Consider also that the DNR Canada goose plan, which is actually a draft goose plan, sets the year 2056 as its management target date. By which time, according to the plan, the DNR will manage to … wait for it … reduce the number of Minnesota Canada geese from the 2001-17 spring breeding average of 170,000 birds, to 140,000.

Notably, the state's goose-hunter numbers peaked in the year 2000 from about 80,000, before falling to 40,000 in 2016 (still the most of any state). During the same period, September goose season hunters plummeted from 45,000 to 26,000.

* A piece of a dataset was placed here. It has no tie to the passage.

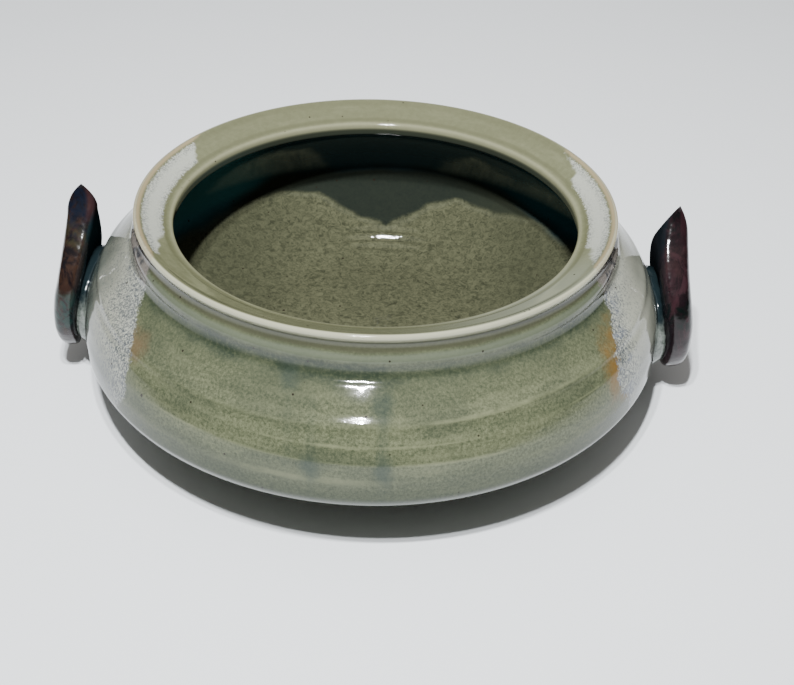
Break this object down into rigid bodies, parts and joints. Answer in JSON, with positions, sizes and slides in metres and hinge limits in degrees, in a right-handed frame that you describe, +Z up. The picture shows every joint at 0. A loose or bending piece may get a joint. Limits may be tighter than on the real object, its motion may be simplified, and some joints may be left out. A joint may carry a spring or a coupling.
{
  "type": "two-handled serving bowl",
  "caption": "Squat round stoneware serving bowl with an inward-sloping rim, a trimmed foot and an upright leaf-shaped lug handle on each side.",
  "frame": {"origin": "middle of the foot, level with the surface that the bowl stands on", "axes": "+Z up along the axis that the bowl was thrown on; the two lugs lie on the X axis"},
  "size_m": [0.2804, 0.249, 0.0909],
  "materials": {
    "body_glaze": "gloss",
    "handle_glaze": "gloss",
    "pad_glaze": "gloss"
  },
  "bodies": {
    "root": {"bowl_body": "body_glaze", "left_handle": "handle_glaze", "right_handle": "handle_glaze", "left_handle_pad": "pad_glaze", "right_handle_pad": "pad_glaze"}
  },
  "joints": []
}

One can only imagine the tiny gaggle of waterfowlers who will still be afield by mid-century if the DNR's plan works.

To his credit, DNR Fish and Wildlife division director Jim Leach indicated last week the agency's goose plan — and its duck plan, if one is ever written — should have been frontloaded with input from the public and conservation groups, rather than released for comment after being constructed by the DNR.

An even better idea is to abandon the agency's game-species planning process altogether due to its glacial pace and because, too often within the DNR, plan writing and reviewing ultimately becomes the point of the exercise, rather than improvement of the intended species.

Saturday, new DNR Commissioner Sarah Strommen will speak to the state Ducks Unlimited convention in Willmar. Attending will be men and women who bow their backs nearly every day in support of Minnesota ducks and other wetland wildlife.

These volunteers in service to Minnesota won't want to hear about a plan to help ducks. They will want to know what the DNR will do. And how quickly.